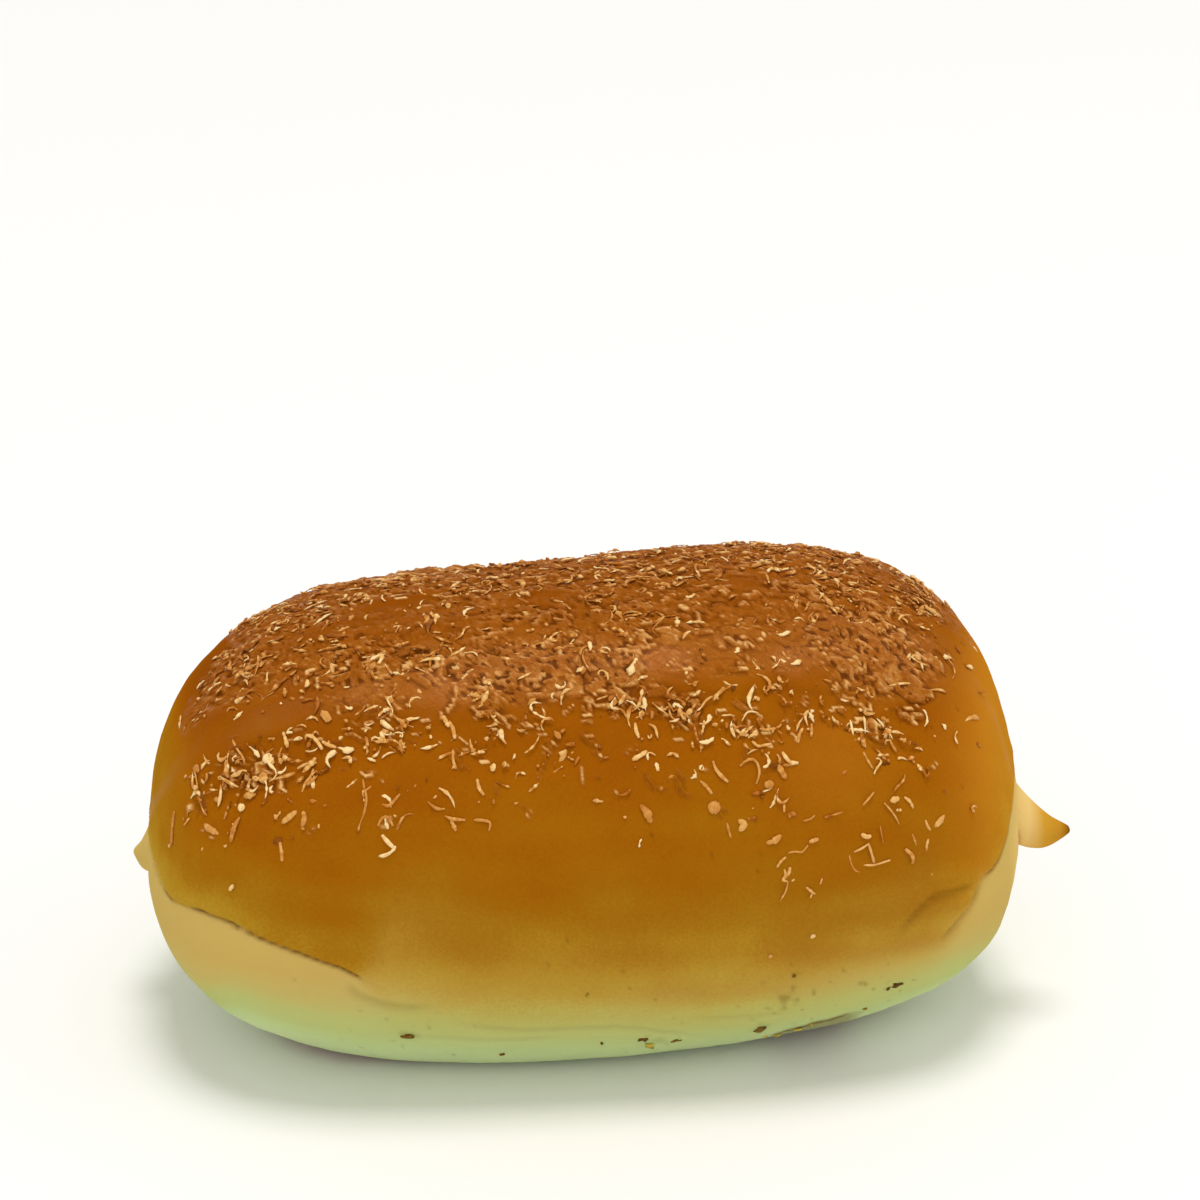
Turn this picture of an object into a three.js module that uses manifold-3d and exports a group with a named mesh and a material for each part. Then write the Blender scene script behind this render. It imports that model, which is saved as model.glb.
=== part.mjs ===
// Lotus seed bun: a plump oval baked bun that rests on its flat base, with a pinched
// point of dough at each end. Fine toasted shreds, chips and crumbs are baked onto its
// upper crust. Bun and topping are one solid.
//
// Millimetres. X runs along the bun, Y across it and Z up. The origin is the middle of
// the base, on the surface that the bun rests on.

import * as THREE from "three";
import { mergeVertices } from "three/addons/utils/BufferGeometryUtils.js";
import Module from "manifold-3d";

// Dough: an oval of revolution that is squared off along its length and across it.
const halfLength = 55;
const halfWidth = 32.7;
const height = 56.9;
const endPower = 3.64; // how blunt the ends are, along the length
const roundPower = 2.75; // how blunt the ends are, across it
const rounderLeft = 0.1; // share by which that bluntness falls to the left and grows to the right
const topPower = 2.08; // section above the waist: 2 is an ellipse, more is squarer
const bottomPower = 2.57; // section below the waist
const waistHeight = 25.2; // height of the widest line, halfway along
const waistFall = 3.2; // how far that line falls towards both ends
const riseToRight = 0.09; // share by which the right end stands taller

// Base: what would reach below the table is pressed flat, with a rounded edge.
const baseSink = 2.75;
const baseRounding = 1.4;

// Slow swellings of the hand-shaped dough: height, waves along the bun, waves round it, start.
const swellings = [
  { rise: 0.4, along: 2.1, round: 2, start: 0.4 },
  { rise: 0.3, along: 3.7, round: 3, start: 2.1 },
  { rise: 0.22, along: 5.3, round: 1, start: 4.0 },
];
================
_Exercise requirements_: From the data above, extract every line in its exact form.

_Exercise solution_:
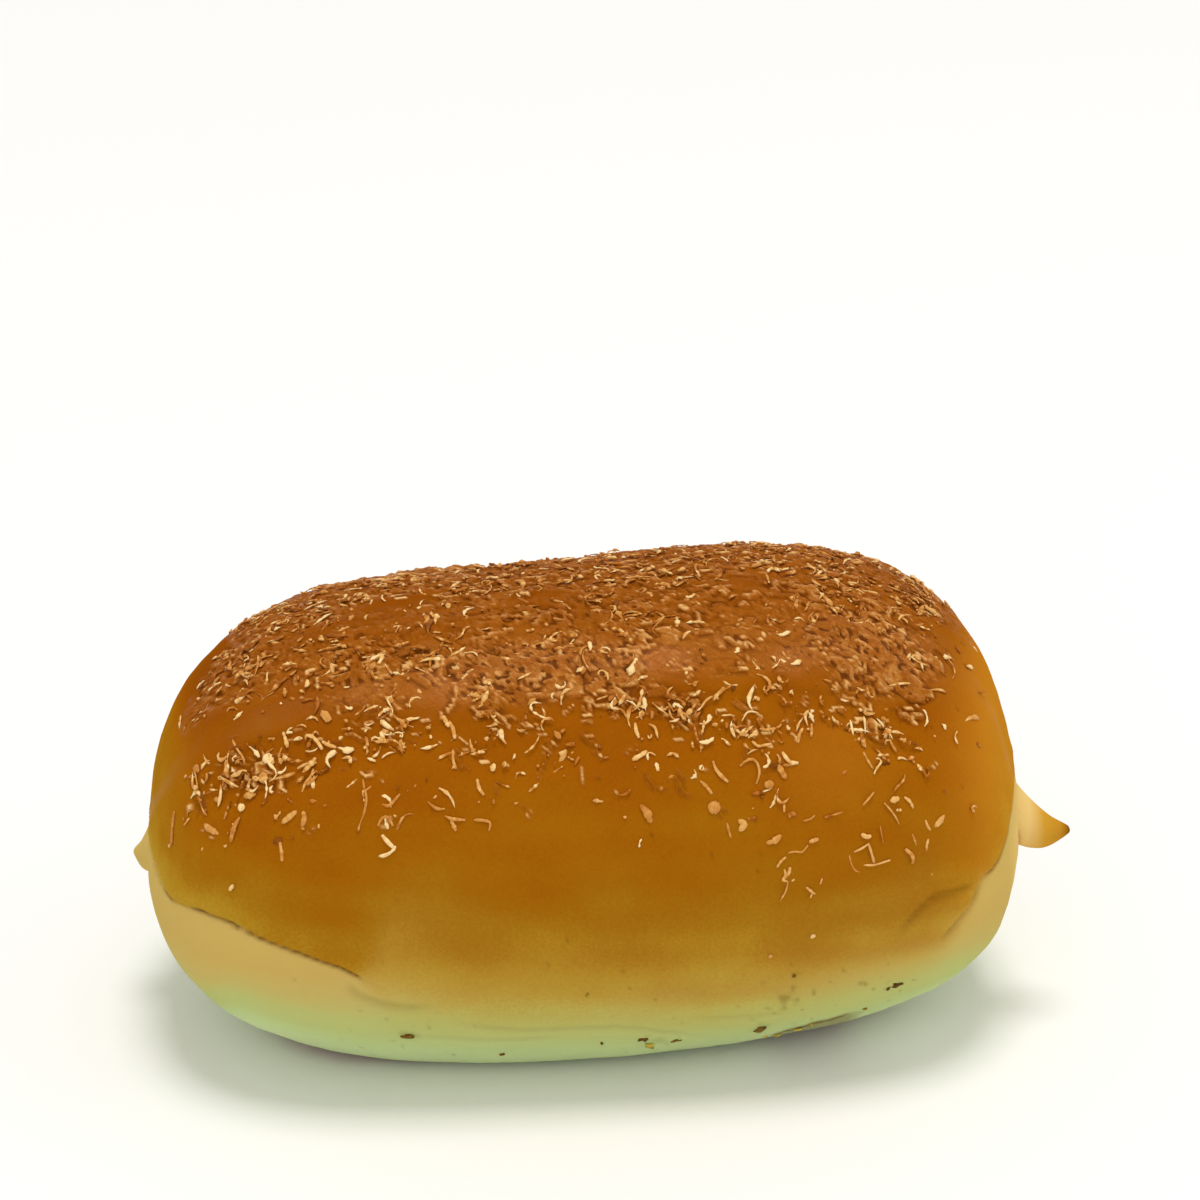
Turn this picture of an object into a three.js module that uses manifold-3d and exports a group with a named mesh and a material for each part. Then write the Blender scene script behind this render. It imports that model, which is saved as model.glb.
=== part.mjs ===
// Lotus seed bun: a plump oval baked bun that rests on its flat base, with a pinched
// point of dough at each end. Fine toasted shreds, chips and crumbs are baked onto its
// upper crust. Bun and topping are one solid.
//
// Millimetres. X runs along the bun, Y across it and Z up. The origin is the middle of
// the base, on the surface that the bun rests on.

import * as THREE from "three";
import { mergeVertices } from "three/addons/utils/BufferGeometryUtils.js";
import Module from "manifold-3d";

// Dough: an oval of revolution that is squared off along its length and across it.
const halfLength = 55;
const halfWidth = 32.7;
const height = 56.9;
const endPower = 3.64; // how blunt the ends are, along the length
const roundPower = 2.75; // how blunt the ends are, across it
const rounderLeft = 0.1; // share by which that bluntness falls to the left and grows to the right
const topPower = 2.08; // section above the waist: 2 is an ellipse, more is squarer
const bottomPower = 2.57; // section below the waist
const waistHeight = 25.2; // height of the widest line, halfway along
const waistFall = 3.2; // how far that line falls towards both ends
const riseToRight = 0.09; // share by which the right end stands taller

// Base: what would reach below the table is pressed flat, with a rounded edge.
const baseSink = 2.75;
const baseRounding = 1.4;

// Slow swellings of the hand-shaped dough: height, waves along the bun, waves round it, start.
const swellings = [
  { rise: 0.4, along: 2.1, round: 2, start: 0.4 },
  { rise: 0.3, along: 3.7, round: 3, start: 2.1 },
  { rise: 0.22, along: 5.3, round: 1, start: 4.0 },
];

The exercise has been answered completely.